### Instructions to follow
Report every line from the material that contains the word "starting".

### Provided data
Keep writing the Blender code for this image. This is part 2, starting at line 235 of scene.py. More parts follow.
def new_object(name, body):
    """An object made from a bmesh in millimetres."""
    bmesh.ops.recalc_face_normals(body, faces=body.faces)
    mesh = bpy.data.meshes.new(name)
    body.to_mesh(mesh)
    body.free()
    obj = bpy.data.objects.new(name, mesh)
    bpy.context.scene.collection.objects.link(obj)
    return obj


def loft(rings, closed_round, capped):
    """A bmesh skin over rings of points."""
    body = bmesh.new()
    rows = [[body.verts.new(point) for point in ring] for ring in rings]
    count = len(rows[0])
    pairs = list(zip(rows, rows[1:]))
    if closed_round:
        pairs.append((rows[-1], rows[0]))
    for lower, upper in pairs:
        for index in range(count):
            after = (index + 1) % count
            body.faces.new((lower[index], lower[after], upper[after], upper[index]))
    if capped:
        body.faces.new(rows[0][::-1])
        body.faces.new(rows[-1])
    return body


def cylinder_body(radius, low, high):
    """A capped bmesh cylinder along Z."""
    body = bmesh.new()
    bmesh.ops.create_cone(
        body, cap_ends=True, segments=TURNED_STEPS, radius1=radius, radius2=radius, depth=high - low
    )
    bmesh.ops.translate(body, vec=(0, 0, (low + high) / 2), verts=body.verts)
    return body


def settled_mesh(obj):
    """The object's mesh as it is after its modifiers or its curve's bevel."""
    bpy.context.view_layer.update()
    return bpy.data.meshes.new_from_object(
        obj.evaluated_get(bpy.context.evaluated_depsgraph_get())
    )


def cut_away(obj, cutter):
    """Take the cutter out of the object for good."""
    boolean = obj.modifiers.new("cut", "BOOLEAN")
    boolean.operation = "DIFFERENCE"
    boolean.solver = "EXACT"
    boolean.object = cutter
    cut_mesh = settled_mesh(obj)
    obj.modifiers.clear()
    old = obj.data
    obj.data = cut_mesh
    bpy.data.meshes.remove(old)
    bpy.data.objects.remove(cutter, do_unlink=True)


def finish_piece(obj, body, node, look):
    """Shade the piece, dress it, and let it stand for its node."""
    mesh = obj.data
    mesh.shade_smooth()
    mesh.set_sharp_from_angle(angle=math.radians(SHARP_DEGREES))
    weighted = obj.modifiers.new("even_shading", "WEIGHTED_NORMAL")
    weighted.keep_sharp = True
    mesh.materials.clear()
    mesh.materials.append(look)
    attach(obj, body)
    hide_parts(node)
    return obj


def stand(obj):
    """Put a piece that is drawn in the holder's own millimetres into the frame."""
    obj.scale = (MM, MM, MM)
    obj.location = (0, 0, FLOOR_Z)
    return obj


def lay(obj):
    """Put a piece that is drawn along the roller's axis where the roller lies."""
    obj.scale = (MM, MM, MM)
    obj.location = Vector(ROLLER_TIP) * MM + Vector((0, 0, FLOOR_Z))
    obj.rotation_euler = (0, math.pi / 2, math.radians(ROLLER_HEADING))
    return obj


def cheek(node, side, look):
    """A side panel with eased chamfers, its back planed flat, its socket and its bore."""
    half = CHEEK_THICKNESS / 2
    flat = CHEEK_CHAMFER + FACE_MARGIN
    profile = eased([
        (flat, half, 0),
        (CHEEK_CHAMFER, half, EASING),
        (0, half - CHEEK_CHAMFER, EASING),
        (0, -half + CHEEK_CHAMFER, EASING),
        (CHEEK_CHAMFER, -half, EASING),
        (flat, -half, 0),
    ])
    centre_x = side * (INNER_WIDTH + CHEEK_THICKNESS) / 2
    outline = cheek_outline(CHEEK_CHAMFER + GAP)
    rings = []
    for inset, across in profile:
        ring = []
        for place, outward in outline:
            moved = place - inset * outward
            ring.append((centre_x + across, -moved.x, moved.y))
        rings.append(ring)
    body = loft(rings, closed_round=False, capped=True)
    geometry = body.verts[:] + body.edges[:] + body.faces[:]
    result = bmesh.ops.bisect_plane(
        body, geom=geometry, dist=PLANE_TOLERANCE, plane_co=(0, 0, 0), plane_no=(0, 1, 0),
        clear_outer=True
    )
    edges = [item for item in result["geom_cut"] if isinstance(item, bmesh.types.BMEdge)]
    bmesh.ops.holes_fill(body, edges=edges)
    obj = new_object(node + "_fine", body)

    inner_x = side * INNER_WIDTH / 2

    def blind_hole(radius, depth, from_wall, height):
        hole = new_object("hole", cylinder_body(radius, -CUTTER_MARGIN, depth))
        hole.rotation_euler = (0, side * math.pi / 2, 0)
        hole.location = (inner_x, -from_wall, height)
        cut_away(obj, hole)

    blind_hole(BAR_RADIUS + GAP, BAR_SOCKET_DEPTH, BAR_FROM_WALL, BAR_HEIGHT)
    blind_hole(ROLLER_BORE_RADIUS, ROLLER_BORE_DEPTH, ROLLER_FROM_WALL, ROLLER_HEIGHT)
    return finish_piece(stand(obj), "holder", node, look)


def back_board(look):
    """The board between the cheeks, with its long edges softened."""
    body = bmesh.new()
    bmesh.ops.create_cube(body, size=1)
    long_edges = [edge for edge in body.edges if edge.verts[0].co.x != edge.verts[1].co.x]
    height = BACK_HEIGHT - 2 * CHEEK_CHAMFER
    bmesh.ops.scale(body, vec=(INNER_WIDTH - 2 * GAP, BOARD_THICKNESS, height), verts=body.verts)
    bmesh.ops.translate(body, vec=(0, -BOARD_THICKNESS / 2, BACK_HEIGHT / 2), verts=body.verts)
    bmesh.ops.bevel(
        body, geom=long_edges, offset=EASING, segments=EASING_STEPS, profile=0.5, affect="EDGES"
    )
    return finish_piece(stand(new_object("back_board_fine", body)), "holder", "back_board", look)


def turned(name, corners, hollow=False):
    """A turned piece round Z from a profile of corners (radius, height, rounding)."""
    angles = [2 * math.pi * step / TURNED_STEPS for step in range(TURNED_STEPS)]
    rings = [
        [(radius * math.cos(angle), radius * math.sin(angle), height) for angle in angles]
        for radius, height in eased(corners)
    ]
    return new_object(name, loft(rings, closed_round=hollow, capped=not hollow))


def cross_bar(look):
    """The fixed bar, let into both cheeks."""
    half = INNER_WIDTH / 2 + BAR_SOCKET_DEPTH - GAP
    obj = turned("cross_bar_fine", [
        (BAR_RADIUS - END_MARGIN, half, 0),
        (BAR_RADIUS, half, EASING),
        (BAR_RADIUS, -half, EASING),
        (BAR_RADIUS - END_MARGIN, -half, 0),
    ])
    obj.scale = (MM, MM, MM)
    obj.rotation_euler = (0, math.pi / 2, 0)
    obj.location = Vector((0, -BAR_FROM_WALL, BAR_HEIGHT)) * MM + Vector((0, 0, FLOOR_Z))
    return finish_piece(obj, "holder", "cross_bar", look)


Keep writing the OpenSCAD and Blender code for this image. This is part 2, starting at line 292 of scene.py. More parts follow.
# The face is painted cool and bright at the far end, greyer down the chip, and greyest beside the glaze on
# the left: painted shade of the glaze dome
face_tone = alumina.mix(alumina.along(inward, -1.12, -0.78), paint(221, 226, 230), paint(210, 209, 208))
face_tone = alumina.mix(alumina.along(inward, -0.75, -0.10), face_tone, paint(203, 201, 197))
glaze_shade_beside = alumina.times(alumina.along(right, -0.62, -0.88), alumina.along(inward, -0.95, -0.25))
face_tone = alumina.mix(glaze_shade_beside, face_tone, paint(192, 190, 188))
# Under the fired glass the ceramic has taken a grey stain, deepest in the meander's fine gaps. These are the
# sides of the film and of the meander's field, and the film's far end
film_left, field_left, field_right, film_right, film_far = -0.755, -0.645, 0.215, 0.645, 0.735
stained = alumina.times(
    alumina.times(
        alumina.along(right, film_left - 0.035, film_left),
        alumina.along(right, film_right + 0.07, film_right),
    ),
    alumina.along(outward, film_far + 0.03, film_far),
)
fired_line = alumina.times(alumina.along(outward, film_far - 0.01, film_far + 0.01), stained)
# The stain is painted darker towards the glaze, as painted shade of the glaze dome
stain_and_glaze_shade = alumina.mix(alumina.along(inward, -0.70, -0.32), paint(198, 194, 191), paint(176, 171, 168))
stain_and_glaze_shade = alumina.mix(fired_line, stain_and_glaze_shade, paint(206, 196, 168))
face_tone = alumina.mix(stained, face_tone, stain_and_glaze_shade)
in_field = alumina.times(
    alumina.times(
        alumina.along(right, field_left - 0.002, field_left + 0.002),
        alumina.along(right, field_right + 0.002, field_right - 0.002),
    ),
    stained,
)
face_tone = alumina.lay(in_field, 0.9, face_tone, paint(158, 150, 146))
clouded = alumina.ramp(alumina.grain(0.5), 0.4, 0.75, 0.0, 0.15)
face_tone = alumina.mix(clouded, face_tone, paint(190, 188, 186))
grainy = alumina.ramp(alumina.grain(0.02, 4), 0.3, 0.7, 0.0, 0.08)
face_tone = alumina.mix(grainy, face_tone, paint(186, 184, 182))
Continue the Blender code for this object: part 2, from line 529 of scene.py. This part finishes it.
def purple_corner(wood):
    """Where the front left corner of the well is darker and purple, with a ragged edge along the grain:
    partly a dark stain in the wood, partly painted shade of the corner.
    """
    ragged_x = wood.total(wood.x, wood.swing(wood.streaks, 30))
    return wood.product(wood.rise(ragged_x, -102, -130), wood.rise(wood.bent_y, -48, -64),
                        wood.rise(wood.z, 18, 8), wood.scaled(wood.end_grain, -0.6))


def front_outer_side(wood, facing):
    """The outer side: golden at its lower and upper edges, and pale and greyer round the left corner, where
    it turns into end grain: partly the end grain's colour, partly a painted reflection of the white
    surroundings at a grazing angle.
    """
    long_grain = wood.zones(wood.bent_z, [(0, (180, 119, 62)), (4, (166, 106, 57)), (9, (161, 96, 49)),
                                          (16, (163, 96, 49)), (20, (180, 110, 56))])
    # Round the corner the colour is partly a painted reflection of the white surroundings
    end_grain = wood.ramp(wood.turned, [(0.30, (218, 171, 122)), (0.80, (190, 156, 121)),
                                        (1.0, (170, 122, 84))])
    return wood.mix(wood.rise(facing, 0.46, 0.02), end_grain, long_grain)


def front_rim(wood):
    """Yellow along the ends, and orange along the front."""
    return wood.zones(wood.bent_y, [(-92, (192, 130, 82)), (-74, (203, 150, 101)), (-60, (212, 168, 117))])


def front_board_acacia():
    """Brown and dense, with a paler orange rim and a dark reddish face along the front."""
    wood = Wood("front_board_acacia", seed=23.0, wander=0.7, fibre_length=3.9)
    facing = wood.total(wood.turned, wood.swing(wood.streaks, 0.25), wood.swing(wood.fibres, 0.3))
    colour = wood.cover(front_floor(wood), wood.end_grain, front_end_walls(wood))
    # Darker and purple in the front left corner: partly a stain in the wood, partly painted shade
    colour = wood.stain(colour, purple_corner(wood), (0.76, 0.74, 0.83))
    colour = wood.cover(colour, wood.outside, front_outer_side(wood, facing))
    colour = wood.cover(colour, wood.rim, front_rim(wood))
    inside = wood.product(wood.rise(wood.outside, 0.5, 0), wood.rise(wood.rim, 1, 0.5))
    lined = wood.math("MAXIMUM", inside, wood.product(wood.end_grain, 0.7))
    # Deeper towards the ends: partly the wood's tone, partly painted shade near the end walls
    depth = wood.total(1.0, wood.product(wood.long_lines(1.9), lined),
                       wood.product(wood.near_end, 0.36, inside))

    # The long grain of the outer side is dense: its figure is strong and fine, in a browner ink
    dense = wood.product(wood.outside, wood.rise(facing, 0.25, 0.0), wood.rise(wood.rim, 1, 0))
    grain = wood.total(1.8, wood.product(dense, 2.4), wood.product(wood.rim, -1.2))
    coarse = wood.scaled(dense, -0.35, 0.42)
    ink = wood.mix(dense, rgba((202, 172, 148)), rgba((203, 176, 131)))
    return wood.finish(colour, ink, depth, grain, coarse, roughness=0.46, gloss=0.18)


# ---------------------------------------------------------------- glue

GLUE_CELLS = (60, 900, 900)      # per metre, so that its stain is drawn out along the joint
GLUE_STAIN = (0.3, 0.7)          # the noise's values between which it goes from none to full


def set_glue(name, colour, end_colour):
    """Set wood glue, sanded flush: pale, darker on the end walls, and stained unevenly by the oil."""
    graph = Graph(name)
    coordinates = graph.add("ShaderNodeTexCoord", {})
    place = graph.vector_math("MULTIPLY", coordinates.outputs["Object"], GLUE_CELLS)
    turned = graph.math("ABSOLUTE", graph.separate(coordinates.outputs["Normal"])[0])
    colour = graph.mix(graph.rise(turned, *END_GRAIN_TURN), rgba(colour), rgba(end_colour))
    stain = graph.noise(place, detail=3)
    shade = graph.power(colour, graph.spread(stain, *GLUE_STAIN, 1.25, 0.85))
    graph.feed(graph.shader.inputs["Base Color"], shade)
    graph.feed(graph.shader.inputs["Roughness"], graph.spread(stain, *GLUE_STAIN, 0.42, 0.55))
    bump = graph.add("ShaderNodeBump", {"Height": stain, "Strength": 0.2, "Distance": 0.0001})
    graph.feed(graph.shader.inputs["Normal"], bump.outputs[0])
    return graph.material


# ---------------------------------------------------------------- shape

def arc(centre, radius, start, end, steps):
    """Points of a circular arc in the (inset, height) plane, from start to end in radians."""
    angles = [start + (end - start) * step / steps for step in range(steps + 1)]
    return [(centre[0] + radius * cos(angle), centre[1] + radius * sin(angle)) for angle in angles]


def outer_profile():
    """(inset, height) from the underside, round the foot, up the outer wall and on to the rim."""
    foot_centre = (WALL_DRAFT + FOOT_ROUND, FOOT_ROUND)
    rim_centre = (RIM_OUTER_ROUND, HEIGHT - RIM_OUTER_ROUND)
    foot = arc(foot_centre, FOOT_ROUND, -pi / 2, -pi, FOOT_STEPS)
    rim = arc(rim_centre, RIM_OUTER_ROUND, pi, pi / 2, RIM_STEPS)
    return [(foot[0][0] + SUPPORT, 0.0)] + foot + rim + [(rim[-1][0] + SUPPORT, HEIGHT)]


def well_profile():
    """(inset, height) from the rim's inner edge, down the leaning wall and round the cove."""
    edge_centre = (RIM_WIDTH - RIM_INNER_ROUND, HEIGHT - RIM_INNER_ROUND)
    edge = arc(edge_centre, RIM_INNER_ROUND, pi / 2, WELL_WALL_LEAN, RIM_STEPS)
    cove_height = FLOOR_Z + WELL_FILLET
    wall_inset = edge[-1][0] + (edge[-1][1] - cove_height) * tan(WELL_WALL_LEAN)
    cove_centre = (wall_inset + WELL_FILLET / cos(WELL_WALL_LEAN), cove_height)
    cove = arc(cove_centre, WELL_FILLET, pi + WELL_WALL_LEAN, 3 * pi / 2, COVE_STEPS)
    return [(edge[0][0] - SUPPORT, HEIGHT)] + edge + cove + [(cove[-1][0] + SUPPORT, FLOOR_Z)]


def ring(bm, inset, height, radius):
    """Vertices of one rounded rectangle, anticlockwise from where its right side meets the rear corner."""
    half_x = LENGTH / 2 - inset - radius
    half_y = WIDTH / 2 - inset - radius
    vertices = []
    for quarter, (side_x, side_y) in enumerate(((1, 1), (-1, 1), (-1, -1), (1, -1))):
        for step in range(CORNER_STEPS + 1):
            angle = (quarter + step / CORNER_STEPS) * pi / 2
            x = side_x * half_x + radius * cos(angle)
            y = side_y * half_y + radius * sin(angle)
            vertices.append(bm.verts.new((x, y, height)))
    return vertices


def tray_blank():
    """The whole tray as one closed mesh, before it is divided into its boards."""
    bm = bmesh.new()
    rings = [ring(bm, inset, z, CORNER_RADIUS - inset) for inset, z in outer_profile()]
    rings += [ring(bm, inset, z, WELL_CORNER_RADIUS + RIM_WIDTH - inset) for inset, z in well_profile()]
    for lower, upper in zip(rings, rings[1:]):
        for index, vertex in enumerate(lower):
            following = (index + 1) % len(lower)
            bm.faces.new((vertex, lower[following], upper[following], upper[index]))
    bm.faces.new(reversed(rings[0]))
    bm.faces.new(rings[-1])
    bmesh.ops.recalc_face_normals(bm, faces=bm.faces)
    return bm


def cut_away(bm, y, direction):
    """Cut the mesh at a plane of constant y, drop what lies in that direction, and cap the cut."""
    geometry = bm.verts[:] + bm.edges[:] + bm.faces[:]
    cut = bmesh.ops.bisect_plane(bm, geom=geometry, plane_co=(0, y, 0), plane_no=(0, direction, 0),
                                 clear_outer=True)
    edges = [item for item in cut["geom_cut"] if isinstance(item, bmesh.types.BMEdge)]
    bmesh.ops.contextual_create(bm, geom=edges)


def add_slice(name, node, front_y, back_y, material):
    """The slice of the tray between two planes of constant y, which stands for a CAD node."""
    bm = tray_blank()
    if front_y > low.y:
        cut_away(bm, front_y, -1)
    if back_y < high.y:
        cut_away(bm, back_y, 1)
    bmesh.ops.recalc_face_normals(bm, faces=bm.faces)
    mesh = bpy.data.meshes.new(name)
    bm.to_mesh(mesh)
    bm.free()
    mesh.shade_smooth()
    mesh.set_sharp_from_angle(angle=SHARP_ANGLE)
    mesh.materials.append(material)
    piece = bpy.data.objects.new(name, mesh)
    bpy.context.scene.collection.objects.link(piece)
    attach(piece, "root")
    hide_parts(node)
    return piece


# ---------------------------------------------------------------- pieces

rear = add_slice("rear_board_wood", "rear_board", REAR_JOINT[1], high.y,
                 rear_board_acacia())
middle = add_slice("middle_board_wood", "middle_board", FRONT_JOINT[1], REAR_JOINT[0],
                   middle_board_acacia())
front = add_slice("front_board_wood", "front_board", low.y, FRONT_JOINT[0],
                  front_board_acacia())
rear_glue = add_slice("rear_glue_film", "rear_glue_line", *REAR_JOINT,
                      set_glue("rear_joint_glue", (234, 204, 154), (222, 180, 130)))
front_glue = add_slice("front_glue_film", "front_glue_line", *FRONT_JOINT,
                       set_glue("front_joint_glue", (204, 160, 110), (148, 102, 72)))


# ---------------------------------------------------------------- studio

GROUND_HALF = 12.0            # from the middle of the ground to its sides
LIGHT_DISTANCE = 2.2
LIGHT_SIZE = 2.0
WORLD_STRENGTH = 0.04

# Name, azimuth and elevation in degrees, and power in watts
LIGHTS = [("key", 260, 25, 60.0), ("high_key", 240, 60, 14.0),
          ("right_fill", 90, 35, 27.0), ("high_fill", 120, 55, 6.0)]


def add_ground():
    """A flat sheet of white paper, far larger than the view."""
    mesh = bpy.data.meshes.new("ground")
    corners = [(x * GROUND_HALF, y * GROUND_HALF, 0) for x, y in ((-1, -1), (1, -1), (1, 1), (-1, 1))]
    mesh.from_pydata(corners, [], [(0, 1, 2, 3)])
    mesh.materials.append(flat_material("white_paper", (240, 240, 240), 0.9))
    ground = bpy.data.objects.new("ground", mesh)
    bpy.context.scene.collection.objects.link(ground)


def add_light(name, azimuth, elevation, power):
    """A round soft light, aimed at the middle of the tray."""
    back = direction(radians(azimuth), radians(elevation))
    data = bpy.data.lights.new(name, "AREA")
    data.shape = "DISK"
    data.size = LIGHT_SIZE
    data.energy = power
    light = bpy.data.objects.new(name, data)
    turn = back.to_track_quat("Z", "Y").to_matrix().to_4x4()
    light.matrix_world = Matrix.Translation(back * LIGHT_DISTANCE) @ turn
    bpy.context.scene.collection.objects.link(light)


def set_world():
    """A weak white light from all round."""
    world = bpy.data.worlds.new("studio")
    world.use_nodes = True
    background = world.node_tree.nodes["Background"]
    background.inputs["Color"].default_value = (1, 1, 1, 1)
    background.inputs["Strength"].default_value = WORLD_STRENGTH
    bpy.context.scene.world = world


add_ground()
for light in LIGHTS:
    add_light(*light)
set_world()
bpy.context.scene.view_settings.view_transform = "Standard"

### Complete answer
Keep writing the Blender code for this image. This is part 2, starting at line 235 of scene.py. More parts follow.
Keep writing the OpenSCAD and Blender code for this image. This is part 2, starting at line 292 of scene.py. More parts follow.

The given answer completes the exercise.